Structured object records:

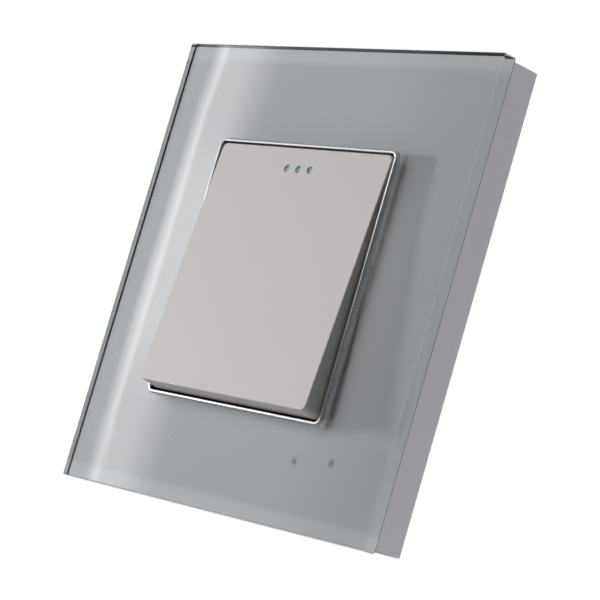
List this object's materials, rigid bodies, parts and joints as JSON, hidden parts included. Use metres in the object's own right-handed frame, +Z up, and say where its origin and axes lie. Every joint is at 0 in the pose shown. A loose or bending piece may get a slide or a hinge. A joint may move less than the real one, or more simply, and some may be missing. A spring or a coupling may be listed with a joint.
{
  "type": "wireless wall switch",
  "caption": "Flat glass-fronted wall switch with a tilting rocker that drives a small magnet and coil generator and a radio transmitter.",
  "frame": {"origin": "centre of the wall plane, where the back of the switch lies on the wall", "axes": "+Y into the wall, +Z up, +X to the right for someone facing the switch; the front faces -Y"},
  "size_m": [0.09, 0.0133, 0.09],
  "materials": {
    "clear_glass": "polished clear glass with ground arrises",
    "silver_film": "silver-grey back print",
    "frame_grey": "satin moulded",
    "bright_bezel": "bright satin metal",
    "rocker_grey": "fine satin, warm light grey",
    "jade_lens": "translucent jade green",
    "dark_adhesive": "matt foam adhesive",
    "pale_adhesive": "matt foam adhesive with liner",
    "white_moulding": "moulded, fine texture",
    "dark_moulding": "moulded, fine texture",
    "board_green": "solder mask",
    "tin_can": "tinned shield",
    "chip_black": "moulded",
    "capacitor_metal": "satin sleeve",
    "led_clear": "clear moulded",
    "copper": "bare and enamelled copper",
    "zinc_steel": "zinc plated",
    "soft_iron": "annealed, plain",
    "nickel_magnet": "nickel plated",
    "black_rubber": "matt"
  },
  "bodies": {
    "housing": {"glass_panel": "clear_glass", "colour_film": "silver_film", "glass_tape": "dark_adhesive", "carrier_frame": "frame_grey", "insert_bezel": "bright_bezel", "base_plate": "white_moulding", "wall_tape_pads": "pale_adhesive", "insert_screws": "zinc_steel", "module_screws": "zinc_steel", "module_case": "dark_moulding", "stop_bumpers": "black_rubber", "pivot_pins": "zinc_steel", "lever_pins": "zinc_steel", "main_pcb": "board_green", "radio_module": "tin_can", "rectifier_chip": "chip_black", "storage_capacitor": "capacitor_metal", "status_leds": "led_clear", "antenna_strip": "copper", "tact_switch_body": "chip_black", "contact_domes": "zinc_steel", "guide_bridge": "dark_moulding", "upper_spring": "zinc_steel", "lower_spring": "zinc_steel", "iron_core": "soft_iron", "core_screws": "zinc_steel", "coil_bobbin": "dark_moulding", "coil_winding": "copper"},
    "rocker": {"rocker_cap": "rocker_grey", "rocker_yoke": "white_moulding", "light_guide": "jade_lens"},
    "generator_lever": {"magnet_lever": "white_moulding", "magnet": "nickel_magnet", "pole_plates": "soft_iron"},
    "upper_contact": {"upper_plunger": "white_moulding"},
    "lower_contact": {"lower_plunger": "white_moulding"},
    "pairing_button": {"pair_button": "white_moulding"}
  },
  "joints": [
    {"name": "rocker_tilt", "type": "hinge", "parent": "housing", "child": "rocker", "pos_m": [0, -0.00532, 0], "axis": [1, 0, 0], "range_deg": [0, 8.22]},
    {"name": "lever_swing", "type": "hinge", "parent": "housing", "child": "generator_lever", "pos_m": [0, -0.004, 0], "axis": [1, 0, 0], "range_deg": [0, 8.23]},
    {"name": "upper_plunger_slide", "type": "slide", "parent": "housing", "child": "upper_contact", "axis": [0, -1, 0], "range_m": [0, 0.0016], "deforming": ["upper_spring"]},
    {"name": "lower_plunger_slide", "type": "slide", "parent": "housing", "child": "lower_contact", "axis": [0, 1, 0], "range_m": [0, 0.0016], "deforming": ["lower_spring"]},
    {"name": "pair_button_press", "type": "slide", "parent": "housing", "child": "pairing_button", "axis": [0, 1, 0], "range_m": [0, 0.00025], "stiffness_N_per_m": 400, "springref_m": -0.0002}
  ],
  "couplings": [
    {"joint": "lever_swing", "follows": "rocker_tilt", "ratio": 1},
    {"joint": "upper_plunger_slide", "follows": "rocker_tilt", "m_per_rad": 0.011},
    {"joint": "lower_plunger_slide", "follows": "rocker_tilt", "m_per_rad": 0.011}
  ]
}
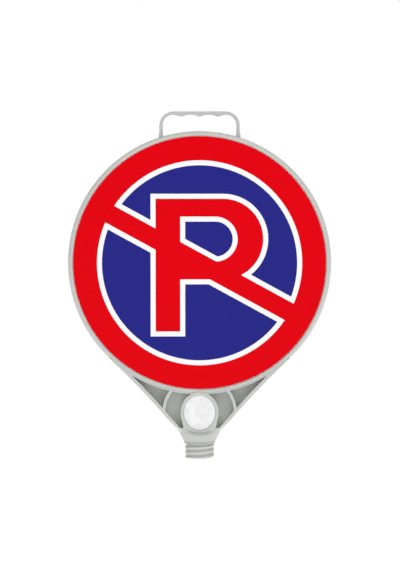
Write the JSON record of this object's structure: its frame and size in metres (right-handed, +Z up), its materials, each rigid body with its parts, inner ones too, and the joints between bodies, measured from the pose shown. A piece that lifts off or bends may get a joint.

▶ **EXERCISE**
Repeat the listing exactly, from its first line to its last.

▶ **RESULT**
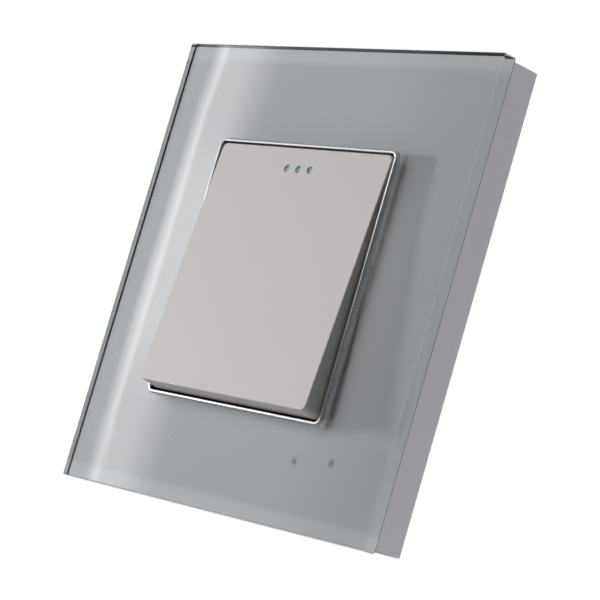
List this object's materials, rigid bodies, parts and joints as JSON, hidden parts included. Use metres in the object's own right-handed frame, +Z up, and say where its origin and axes lie. Every joint is at 0 in the pose shown. A loose or bending piece may get a slide or a hinge. A joint may move less than the real one, or more simply, and some may be missing. A spring or a coupling may be listed with a joint.
{
  "type": "wireless wall switch",
  "caption": "Flat glass-fronted wall switch with a tilting rocker that drives a small magnet and coil generator and a radio transmitter.",
  "frame": {"origin": "centre of the wall plane, where the back of the switch lies on the wall", "axes": "+Y into the wall, +Z up, +X to the right for someone facing the switch; the front faces -Y"},
  "size_m": [0.09, 0.0133, 0.09],
  "materials": {
    "clear_glass": "polished clear glass with ground arrises",
    "silver_film": "silver-grey back print",
    "frame_grey": "satin moulded",
    "bright_bezel": "bright satin metal",
    "rocker_grey": "fine satin, warm light grey",
    "jade_lens": "translucent jade green",
    "dark_adhesive": "matt foam adhesive",
    "pale_adhesive": "matt foam adhesive with liner",
    "white_moulding": "moulded, fine texture",
    "dark_moulding": "moulded, fine texture",
    "board_green": "solder mask",
    "tin_can": "tinned shield",
    "chip_black": "moulded",
    "capacitor_metal": "satin sleeve",
    "led_clear": "clear moulded",
    "copper": "bare and enamelled copper",
    "zinc_steel": "zinc plated",
    "soft_iron": "annealed, plain",
    "nickel_magnet": "nickel plated",
    "black_rubber": "matt"
  },
  "bodies": {
    "housing": {"glass_panel": "clear_glass", "colour_film": "silver_film", "glass_tape": "dark_adhesive", "carrier_frame": "frame_grey", "insert_bezel": "bright_bezel", "base_plate": "white_moulding", "wall_tape_pads": "pale_adhesive", "insert_screws": "zinc_steel", "module_screws": "zinc_steel", "module_case": "dark_moulding", "stop_bumpers": "black_rubber", "pivot_pins": "zinc_steel", "lever_pins": "zinc_steel", "main_pcb": "board_green", "radio_module": "tin_can", "rectifier_chip": "chip_black", "storage_capacitor": "capacitor_metal", "status_leds": "led_clear", "antenna_strip": "copper", "tact_switch_body": "chip_black", "contact_domes": "zinc_steel", "guide_bridge": "dark_moulding", "upper_spring": "zinc_steel", "lower_spring": "zinc_steel", "iron_core": "soft_iron", "core_screws": "zinc_steel", "coil_bobbin": "dark_moulding", "coil_winding": "copper"},
    "rocker": {"rocker_cap": "rocker_grey", "rocker_yoke": "white_moulding", "light_guide": "jade_lens"},
    "generator_lever": {"magnet_lever": "white_moulding", "magnet": "nickel_magnet", "pole_plates": "soft_iron"},
    "upper_contact": {"upper_plunger": "white_moulding"},
    "lower_contact": {"lower_plunger": "white_moulding"},
    "pairing_button": {"pair_button": "white_moulding"}
  },
  "joints": [
    {"name": "rocker_tilt", "type": "hinge", "parent": "housing", "child": "rocker", "pos_m": [0, -0.00532, 0], "axis": [1, 0, 0], "range_deg": [0, 8.22]},
    {"name": "lever_swing", "type": "hinge", "parent": "housing", "child": "generator_lever", "pos_m": [0, -0.004, 0], "axis": [1, 0, 0], "range_deg": [0, 8.23]},
    {"name": "upper_plunger_slide", "type": "slide", "parent": "housing", "child": "upper_contact", "axis": [0, -1, 0], "range_m": [0, 0.0016], "deforming": ["upper_spring"]},
    {"name": "lower_plunger_slide", "type": "slide", "parent": "housing", "child": "lower_contact", "axis": [0, 1, 0], "range_m": [0, 0.0016], "deforming": ["lower_spring"]},
    {"name": "pair_button_press", "type": "slide", "parent": "housing", "child": "pairing_button", "axis": [0, 1, 0], "range_m": [0, 0.00025], "stiffness_N_per_m": 400, "springref_m": -0.0002}
  ],
  "couplings": [
    {"joint": "lever_swing", "follows": "rocker_tilt", "ratio": 1},
    {"joint": "upper_plunger_slide", "follows": "rocker_tilt", "m_per_rad": 0.011},
    {"joint": "lower_plunger_slide", "follows": "rocker_tilt", "m_per_rad": 0.011}
  ]
}
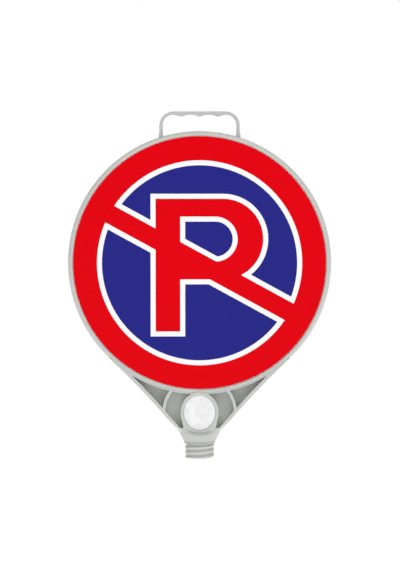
Write the JSON record of this object's structure: its frame and size in metres (right-handed, +Z up), its materials, each rigid body with its parts, inner ones too, and the joints between bodies, measured from the pose shown. A piece that lifts off or bends may get a joint.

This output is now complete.